Barzani has also been credited with working to ensure that veterans of the Kurdish struggle who are members of his father's political party receive their pensions. In a January 2010 interview with the Jamestown Foundation, Masrour Barzani said that the Iraqi Constitution has laid out a clear solution for the status of the city of Kirkuk and other disputed areas.

In May 2016, Barzani authored a second op-ed in the Washington Post advocating an 'amicable' separation of Iraqi Kurdistan from the rest of Iraq. He called Iraq 'a conceptual failure, compelling peoples with little in common to share an uncertain future,' and announced the beginning of talks with the Iraqi Government in the lead up to a referendum.

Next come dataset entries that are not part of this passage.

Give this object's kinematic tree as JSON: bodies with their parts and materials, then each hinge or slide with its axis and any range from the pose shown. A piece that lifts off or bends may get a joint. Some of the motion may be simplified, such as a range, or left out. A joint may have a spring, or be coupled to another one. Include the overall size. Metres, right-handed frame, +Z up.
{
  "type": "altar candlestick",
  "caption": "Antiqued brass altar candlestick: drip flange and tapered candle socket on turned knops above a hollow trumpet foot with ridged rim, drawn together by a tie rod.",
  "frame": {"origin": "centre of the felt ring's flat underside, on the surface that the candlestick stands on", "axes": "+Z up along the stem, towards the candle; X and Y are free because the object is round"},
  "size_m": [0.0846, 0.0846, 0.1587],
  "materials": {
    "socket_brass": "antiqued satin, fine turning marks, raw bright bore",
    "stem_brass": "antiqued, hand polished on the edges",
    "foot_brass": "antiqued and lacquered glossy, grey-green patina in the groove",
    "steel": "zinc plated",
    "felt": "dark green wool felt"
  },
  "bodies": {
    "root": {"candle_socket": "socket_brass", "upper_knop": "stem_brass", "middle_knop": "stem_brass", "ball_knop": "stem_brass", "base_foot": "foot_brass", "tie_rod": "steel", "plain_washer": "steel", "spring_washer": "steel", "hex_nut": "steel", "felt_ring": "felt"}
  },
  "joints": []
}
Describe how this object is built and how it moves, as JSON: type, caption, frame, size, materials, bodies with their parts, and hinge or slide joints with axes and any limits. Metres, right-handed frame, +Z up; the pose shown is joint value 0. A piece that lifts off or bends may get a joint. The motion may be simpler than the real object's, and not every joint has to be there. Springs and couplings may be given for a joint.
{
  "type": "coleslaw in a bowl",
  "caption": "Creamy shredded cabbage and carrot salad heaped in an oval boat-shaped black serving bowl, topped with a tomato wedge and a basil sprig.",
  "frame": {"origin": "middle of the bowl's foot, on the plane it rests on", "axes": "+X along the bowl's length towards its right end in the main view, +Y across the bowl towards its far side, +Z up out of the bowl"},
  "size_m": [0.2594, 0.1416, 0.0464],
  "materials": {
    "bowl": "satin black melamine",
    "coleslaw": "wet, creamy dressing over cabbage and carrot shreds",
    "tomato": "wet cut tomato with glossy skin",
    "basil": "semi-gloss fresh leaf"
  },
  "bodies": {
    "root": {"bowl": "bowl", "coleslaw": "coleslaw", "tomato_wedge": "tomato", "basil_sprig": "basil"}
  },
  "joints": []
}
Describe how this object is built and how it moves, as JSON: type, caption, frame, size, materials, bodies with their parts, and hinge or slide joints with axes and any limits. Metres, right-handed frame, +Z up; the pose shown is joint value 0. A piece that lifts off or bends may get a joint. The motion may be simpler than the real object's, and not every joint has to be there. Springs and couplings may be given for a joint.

==Barzani Charity Foundation (BCF)==
In 2005, he founded the Barzani Charity Foundation in Iraqi Kurdistan. The non-profit charity organization provides aid to the internally displaced, refugees as well as vulnerable locals, and is modeled on the life, struggle and principles of his Grandfather Mustafa Barzani. Its Orphan Sponsorship Program provides a monthly stipend to cover living expenses, health care and education to orphans.

==Fight against ISIS==
Masrour Barzani is one of the most important figures in the international coalition against ISIS. His Security Council, and its elite special forces is attached to the Counter-Terrorism Department (CTD), which has led targeted airstrikes against senior Daesh figures in Iraq and Syria, and rescue missions of hostages. In April 2026, his brother Mansour Barzani was implicated in a corruption case for allegedly defrauding the US federal government during its fight against ISIS by siphoning funds for personal use, which included buying a mansion in Beverly Hills.

==The American University of Kurdistan (AUK)==
Masrour Barzani is the chairman of the Board of Trustees of The American University of Kurdistan (AUK). He laid the cornerstone of the project during a ceremony in Duhok province in December 2013.

==Kurdistan Region Premiership==
Following a KDP leadership meeting on 3 December 2018, the party's spokesperson Mahmoud Mohammed named Masrour Barzani for the post of the region's Prime Minister position. in June 2019, Masrour Barzani officially elected as prime minister of Kurdistan Region of Iraq.

In August 2026 amidst the Iran war and the strikes on Iraqi Kurdistan a Hadid 110 kamikaze drone struck his residence.